[Begin Material]

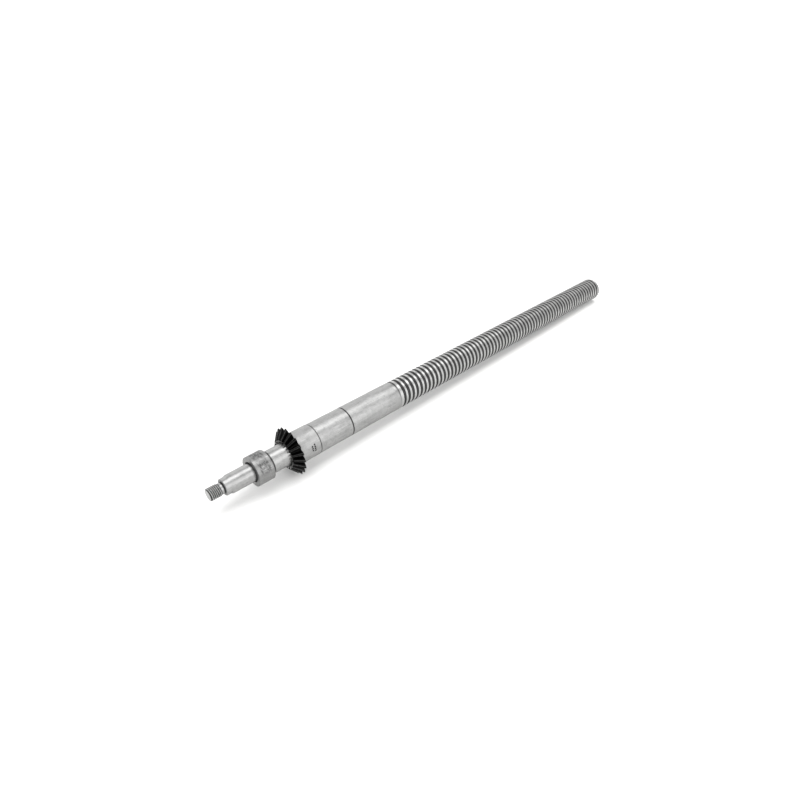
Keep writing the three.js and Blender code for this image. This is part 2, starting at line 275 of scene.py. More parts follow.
class Finish:
    """One procedural material: its shader and short hands for its nodes."""

    def __init__(self, name, metallic=1.0):
        self.material = bpy.data.materials.new(name)
        self.material.use_nodes = True
        self.tree = self.material.node_tree
        self.shader = self.tree.nodes["Principled BSDF"]
        self.shader.inputs["Metallic"].default_value = metallic
        self.place = self.tree.nodes.new("ShaderNodeTexCoord").outputs["Object"]

    def feed(self, socket, value):
        """Links a value that is another node's output, or sets a plain one."""
        if isinstance(value, bpy.types.NodeSocket):
            self.tree.links.new(value, socket)
        else:
            socket.default_value = value

    def vector_math(self, operation, first, second=None):
        """The result of one vector operation, a number where it gives one."""
        node = self.tree.nodes.new("ShaderNodeVectorMath")
        node.operation = operation
        self.feed(node.inputs[0], first)
        if second is not None:
            self.feed(node.inputs[1], second)
        scalar = operation in ("LENGTH", "DOT_PRODUCT")
        return node.outputs["Value" if scalar else "Vector"]

    def math(self, operation, first, second=0.0):
        """The result of one operation on numbers."""
        node = self.tree.nodes.new("ShaderNodeMath")
        node.operation = operation
        self.feed(node.inputs[0], first)
        self.feed(node.inputs[1], second)
        return node.outputs["Value"]

    def stretched(self, along, across):
        """Object coordinates, in metres, times one scale along the shaft and another across it."""
        return self.vector_math("MULTIPLY", self.place, (along, across, across))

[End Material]

### Set exercise
Reproduce the listing shown above in its entirety, exactly.

### Final answer
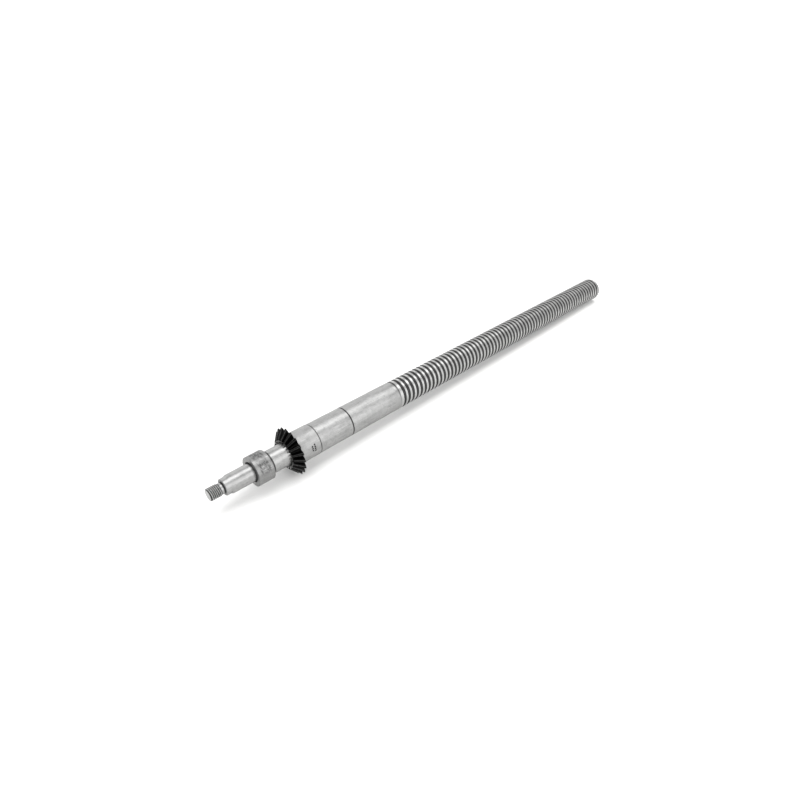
Keep writing the three.js and Blender code for this image. This is part 2, starting at line 275 of scene.py. More parts follow.
class Finish:
    """One procedural material: its shader and short hands for its nodes."""

    def __init__(self, name, metallic=1.0):
        self.material = bpy.data.materials.new(name)
        self.material.use_nodes = True
        self.tree = self.material.node_tree
        self.shader = self.tree.nodes["Principled BSDF"]
        self.shader.inputs["Metallic"].default_value = metallic
        self.place = self.tree.nodes.new("ShaderNodeTexCoord").outputs["Object"]

    def feed(self, socket, value):
        """Links a value that is another node's output, or sets a plain one."""
        if isinstance(value, bpy.types.NodeSocket):
            self.tree.links.new(value, socket)
        else:
            socket.default_value = value

    def vector_math(self, operation, first, second=None):
        """The result of one vector operation, a number where it gives one."""
        node = self.tree.nodes.new("ShaderNodeVectorMath")
        node.operation = operation
        self.feed(node.inputs[0], first)
        if second is not None:
            self.feed(node.inputs[1], second)
        scalar = operation in ("LENGTH", "DOT_PRODUCT")
        return node.outputs["Value" if scalar else "Vector"]

    def math(self, operation, first, second=0.0):
        """The result of one operation on numbers."""
        node = self.tree.nodes.new("ShaderNodeMath")
        node.operation = operation
        self.feed(node.inputs[0], first)
        self.feed(node.inputs[1], second)
        return node.outputs["Value"]

    def stretched(self, along, across):
        """Object coordinates, in metres, times one scale along the shaft and another across it."""
        return self.vector_math("MULTIPLY", self.place, (along, across, across))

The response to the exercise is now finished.